• _Records provided_
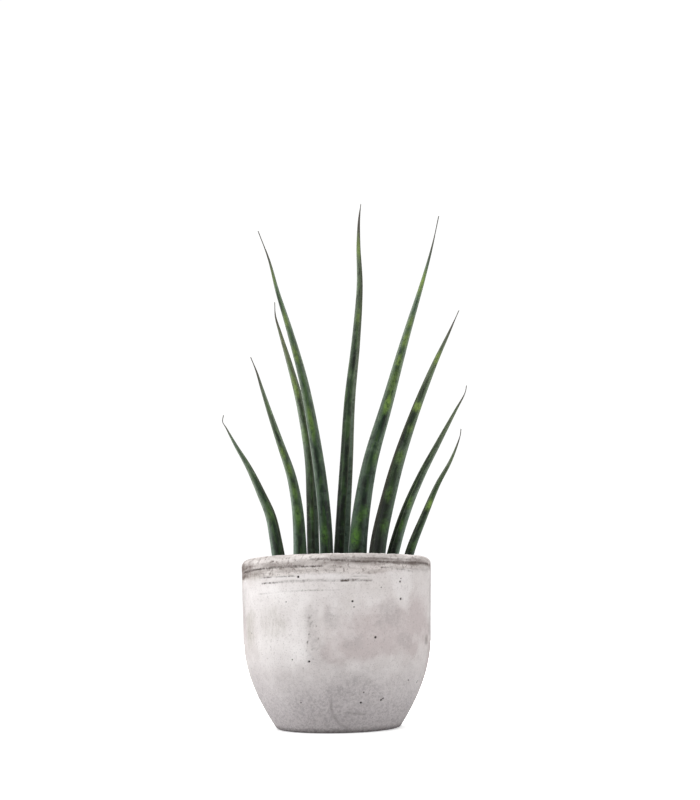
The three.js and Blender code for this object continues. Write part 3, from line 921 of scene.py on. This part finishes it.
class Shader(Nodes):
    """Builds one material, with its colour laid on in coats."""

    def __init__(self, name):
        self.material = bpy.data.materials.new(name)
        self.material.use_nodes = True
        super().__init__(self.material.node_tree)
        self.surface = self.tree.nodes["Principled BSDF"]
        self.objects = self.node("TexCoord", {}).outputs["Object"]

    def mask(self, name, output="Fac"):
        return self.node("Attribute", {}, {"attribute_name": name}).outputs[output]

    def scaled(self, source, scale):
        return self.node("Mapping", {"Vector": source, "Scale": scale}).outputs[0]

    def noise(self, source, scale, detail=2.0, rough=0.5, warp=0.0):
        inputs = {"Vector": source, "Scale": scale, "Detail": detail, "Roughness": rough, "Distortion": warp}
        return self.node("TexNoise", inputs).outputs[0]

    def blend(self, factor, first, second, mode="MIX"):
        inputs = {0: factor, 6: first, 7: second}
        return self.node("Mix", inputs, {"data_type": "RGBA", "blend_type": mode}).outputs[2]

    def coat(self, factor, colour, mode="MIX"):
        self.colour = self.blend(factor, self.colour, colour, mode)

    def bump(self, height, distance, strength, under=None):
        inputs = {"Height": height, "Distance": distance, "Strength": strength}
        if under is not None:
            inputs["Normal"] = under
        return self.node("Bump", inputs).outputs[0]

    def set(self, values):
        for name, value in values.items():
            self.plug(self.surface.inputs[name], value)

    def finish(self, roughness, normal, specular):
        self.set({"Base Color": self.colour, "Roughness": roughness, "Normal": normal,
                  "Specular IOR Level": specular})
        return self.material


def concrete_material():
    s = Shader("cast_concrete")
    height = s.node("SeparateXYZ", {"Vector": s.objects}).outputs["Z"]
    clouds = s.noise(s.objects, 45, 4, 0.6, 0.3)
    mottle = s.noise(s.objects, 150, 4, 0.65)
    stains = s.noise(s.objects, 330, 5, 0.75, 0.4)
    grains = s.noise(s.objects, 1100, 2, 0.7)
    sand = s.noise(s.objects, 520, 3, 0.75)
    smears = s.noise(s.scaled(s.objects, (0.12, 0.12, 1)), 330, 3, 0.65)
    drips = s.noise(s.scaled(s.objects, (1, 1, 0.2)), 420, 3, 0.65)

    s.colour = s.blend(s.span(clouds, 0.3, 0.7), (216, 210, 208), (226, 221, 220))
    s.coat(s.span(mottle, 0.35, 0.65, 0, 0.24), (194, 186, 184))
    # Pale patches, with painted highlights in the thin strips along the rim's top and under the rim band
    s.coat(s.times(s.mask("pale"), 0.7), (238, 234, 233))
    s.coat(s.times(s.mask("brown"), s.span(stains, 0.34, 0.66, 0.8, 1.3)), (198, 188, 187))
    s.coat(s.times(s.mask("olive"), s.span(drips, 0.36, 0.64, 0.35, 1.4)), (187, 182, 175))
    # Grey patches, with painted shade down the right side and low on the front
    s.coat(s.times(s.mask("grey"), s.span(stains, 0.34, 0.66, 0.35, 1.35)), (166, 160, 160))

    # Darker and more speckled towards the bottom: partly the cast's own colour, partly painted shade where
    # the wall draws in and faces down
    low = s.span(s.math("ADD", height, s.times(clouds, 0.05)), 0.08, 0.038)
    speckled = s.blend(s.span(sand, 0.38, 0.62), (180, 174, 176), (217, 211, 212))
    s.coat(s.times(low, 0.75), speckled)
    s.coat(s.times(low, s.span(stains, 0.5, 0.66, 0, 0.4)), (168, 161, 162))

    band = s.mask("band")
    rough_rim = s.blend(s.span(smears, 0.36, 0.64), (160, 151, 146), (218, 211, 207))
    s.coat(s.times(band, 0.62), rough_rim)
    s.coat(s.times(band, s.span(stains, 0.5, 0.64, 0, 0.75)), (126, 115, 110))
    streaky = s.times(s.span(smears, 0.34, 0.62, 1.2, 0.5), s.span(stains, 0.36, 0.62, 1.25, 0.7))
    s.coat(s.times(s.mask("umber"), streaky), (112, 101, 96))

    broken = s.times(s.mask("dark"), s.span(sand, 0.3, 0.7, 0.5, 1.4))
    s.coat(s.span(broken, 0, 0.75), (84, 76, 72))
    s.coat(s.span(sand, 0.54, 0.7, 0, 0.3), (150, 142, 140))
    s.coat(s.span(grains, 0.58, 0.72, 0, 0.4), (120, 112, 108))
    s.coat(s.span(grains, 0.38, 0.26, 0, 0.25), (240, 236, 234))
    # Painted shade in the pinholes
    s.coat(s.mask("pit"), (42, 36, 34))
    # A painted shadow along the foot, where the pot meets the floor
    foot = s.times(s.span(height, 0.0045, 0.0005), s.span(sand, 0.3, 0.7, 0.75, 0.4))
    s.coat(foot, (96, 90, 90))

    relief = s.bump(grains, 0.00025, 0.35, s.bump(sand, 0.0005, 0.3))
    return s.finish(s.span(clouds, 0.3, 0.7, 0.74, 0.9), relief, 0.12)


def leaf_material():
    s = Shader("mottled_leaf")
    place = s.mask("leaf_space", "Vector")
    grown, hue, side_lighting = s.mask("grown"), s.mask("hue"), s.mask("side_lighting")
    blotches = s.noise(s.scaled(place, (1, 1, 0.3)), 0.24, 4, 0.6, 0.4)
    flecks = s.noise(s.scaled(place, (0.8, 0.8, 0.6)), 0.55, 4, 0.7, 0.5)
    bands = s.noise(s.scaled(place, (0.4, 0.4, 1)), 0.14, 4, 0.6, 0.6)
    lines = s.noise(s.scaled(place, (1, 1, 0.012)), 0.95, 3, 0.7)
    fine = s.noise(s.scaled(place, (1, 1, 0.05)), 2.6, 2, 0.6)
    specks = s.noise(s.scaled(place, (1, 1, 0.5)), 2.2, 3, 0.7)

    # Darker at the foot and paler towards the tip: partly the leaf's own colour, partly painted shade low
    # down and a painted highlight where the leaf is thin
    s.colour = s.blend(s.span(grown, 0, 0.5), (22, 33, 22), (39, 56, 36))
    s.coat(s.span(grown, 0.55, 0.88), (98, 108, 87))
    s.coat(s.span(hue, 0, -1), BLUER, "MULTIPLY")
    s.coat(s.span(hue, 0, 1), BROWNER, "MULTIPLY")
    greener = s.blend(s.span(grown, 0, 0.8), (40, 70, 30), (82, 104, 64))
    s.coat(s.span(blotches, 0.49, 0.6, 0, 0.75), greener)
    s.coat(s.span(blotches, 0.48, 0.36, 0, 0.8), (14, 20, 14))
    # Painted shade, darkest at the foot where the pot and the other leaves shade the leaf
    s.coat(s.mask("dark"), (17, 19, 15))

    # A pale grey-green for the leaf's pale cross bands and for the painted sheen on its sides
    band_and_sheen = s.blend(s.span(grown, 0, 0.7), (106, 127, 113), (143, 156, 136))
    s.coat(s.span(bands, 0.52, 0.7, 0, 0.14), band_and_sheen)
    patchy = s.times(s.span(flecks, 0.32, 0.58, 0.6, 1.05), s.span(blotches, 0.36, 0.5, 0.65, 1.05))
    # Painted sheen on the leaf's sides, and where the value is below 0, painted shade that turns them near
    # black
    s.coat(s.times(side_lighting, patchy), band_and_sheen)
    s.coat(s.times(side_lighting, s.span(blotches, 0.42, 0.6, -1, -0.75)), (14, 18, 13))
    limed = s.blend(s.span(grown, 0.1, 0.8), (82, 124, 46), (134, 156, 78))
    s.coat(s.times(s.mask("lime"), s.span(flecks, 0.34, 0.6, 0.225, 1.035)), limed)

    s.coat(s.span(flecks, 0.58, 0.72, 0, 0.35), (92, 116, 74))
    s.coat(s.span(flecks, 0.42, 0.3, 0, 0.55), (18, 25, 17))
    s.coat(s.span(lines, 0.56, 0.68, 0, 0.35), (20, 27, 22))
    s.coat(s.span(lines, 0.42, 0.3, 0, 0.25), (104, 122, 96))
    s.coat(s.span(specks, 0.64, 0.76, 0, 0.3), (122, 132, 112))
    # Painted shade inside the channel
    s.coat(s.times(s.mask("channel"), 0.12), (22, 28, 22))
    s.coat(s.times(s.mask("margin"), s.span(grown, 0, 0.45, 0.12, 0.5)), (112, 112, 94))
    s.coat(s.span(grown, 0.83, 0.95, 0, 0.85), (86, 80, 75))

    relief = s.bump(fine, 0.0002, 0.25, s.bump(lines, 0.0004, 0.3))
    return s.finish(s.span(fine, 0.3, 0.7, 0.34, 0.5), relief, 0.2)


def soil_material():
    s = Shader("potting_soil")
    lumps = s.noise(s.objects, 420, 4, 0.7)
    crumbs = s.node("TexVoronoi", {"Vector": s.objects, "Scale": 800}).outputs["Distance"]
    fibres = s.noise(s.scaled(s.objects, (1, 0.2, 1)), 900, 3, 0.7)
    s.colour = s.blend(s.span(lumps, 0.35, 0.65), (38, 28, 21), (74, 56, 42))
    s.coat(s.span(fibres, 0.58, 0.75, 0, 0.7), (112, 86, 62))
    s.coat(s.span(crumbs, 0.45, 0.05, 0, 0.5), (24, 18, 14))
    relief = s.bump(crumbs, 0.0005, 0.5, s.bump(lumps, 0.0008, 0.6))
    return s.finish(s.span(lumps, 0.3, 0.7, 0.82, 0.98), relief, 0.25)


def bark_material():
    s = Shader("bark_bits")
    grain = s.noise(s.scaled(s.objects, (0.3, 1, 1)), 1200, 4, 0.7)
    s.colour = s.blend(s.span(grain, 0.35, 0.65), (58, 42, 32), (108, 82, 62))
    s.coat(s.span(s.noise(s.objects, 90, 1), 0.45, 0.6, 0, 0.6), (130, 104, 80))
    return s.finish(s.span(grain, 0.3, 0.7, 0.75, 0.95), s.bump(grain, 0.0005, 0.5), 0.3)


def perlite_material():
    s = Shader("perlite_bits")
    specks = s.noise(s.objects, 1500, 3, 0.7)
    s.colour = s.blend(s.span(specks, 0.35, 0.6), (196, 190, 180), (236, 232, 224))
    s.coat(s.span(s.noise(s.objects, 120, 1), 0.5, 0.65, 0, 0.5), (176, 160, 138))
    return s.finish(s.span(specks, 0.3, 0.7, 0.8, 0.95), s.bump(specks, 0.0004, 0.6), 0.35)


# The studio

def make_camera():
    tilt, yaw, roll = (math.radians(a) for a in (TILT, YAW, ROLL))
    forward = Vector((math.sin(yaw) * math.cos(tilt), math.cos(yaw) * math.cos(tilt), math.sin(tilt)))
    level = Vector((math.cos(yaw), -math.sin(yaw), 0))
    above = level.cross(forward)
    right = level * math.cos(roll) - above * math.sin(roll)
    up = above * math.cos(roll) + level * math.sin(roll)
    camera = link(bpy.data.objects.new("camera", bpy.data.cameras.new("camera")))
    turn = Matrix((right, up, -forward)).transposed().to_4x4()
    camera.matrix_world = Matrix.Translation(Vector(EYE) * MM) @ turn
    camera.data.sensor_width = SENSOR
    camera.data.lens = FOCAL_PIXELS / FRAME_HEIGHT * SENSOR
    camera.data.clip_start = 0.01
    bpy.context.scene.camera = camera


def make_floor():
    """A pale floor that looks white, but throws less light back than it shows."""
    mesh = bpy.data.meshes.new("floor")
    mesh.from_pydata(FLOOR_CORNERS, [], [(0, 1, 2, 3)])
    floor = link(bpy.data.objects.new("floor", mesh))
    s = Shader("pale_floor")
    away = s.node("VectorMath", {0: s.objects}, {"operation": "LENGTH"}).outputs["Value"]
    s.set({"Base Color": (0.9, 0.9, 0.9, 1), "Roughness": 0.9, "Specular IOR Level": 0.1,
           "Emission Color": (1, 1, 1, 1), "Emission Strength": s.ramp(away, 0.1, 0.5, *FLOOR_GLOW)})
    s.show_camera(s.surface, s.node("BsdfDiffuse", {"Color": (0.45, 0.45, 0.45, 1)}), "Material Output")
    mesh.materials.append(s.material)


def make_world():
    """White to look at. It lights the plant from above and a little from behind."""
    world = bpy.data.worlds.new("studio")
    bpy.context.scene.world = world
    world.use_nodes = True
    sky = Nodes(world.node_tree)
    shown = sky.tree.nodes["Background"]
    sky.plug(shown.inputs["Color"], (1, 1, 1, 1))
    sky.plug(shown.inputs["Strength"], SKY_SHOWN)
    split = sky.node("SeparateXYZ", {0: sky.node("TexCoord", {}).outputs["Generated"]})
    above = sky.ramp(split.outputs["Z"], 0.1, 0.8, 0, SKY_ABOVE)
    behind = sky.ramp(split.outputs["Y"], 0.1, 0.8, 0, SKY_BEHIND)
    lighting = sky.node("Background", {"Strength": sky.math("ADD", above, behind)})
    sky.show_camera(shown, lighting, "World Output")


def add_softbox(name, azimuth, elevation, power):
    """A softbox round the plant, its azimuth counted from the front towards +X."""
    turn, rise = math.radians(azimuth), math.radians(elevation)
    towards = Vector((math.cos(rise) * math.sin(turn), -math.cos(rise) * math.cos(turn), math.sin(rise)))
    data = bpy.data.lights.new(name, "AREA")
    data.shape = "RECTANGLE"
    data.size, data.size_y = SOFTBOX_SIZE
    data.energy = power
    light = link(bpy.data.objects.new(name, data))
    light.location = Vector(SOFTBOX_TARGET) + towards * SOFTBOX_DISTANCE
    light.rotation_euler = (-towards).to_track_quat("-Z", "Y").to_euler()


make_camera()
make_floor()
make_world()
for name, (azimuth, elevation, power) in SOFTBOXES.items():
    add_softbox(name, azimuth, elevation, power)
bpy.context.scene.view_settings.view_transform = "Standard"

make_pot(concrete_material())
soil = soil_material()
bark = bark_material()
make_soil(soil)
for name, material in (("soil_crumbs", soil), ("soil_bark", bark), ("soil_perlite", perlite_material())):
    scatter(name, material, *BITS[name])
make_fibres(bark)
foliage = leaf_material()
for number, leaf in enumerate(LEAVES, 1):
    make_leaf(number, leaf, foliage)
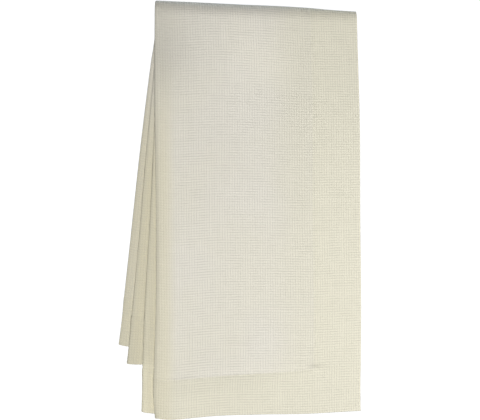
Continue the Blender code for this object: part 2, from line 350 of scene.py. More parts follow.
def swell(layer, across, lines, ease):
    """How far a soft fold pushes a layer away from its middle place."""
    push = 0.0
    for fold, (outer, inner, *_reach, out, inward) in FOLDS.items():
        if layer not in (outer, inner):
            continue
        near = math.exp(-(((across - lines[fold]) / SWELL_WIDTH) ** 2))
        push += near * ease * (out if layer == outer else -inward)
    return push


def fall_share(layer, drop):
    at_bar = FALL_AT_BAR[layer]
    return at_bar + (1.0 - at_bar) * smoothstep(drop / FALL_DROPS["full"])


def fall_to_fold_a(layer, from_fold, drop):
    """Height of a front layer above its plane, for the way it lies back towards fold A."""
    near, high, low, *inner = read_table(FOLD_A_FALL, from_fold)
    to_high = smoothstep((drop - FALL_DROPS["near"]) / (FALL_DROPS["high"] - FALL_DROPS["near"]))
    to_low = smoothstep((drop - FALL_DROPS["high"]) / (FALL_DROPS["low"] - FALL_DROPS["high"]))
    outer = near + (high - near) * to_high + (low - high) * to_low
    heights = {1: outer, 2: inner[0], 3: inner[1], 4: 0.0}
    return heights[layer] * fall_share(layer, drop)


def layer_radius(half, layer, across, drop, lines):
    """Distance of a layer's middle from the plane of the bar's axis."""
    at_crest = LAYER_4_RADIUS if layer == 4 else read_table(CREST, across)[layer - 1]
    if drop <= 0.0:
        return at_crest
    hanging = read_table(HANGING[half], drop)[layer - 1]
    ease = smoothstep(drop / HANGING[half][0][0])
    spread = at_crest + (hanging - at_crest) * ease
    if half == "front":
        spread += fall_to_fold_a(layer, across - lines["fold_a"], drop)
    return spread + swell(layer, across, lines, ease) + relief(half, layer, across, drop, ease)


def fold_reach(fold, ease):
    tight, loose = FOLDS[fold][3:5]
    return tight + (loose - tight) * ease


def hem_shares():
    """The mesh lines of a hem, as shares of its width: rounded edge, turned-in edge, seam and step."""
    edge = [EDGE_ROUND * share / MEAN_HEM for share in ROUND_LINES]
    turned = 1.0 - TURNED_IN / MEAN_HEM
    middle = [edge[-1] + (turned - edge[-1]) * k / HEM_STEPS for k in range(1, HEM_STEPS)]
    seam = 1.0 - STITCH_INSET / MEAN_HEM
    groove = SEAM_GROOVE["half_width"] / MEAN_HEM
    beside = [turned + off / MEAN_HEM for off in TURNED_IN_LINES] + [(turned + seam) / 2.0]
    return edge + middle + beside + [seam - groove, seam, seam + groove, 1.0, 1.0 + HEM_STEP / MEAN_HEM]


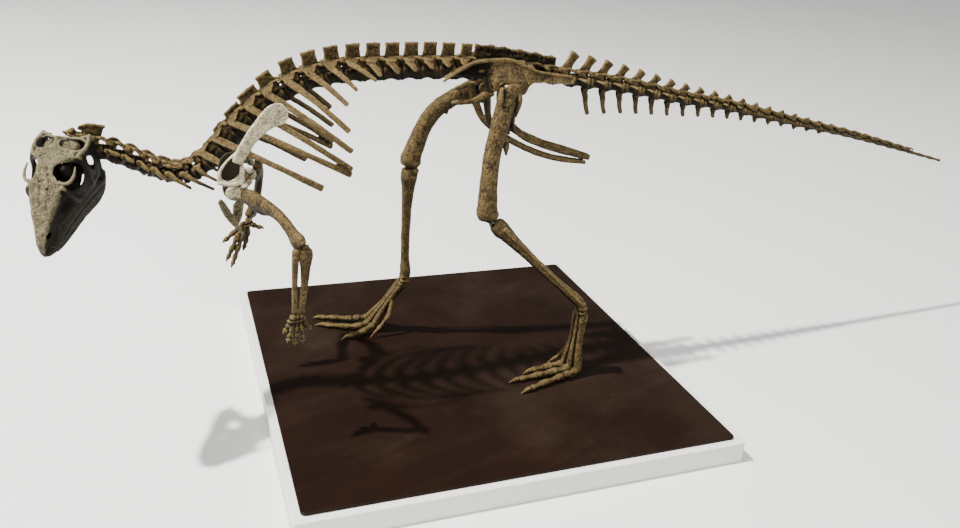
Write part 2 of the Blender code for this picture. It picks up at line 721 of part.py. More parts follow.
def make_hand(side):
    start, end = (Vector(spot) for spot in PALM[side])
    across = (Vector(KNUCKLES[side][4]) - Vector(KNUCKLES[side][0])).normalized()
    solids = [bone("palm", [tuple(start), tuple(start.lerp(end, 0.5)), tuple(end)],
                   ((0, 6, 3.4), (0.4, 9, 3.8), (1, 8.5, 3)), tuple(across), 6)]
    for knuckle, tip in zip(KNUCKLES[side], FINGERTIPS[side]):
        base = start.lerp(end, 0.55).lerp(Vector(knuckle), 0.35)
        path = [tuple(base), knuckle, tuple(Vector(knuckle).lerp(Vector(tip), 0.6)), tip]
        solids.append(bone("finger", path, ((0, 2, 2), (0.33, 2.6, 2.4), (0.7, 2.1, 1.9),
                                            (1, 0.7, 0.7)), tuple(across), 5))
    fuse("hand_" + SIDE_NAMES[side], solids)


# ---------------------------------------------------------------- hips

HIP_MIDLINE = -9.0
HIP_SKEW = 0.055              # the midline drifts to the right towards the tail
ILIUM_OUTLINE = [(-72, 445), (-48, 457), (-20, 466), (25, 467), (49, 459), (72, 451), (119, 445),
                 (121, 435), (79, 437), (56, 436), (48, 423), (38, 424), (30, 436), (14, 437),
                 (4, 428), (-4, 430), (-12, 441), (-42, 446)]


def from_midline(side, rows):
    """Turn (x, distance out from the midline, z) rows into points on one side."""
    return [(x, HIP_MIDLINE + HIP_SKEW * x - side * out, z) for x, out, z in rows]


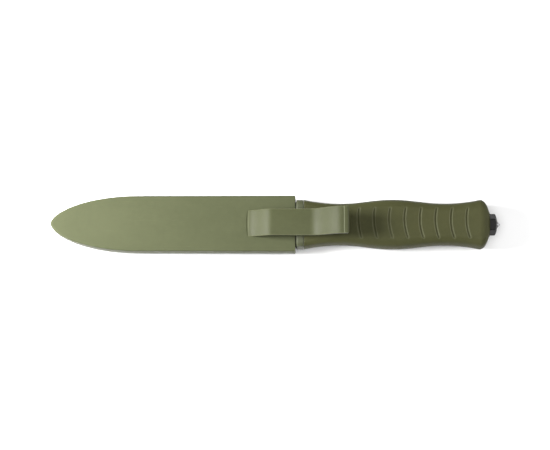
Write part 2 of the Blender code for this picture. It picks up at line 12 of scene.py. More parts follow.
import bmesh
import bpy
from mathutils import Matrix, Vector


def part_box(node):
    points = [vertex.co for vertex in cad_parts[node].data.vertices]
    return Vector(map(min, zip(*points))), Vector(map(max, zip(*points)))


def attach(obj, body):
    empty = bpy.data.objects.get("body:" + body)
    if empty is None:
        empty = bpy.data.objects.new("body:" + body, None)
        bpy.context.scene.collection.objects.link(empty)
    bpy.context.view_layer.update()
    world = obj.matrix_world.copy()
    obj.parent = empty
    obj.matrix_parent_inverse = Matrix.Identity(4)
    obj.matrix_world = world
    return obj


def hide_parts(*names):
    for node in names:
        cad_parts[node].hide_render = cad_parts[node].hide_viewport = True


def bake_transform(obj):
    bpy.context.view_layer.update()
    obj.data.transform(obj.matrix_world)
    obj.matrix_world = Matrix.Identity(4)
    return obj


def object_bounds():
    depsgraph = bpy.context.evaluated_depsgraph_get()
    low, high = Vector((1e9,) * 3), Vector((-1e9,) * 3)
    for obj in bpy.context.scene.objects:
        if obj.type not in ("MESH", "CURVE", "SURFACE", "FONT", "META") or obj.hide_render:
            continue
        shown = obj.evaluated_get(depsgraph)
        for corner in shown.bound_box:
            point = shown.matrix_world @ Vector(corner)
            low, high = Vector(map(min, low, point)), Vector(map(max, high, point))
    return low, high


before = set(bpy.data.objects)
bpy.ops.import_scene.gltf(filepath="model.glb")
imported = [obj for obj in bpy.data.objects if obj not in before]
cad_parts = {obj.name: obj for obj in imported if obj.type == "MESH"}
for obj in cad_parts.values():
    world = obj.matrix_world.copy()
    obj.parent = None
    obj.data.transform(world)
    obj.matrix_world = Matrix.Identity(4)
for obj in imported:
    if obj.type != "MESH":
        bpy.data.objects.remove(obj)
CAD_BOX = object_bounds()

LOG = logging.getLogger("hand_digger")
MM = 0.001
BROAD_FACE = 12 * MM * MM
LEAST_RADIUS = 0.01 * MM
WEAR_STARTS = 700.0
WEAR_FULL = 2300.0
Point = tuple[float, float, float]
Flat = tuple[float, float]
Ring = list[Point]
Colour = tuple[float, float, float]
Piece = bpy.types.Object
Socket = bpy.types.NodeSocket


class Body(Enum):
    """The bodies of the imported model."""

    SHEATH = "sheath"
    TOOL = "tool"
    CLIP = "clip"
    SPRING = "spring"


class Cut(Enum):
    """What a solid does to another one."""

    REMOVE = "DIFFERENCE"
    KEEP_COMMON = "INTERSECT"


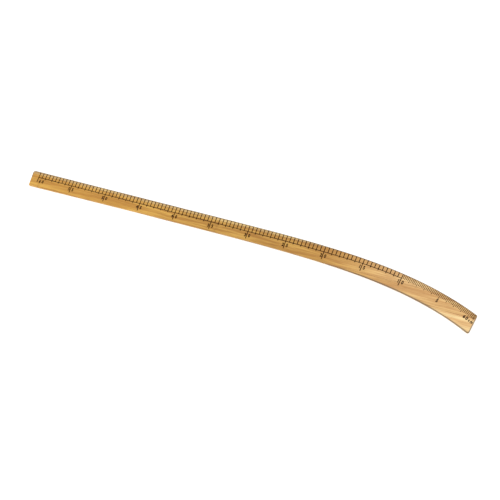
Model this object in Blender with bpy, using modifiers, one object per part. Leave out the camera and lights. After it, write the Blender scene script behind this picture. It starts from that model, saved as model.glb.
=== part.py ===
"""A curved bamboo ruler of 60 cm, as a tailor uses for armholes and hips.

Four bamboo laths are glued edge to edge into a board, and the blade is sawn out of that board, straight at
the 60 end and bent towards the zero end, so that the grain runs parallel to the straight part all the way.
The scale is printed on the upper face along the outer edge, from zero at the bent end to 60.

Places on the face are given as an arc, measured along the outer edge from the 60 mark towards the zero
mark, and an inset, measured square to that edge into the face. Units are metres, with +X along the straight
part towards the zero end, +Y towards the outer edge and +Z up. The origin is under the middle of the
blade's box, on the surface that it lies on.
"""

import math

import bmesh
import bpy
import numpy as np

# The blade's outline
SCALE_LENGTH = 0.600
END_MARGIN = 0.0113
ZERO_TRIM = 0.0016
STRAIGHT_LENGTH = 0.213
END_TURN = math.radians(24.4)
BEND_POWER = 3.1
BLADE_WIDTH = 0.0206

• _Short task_
Print exactly the lines above from the one with "if obj.type not" to the one with "imported = [obj", including both.

• _Worked solution_
        if obj.type not in ("MESH", "CURVE", "SURFACE", "FONT", "META") or obj.hide_render:
            continue
        shown = obj.evaluated_get(depsgraph)
        for corner in shown.bound_box:
            point = shown.matrix_world @ Vector(corner)
            low, high = Vector(map(min, low, point)), Vector(map(max, high, point))
    return low, high


before = set(bpy.data.objects)
bpy.ops.import_scene.gltf(filepath="model.glb")
imported = [obj for obj in bpy.data.objects if obj not in before]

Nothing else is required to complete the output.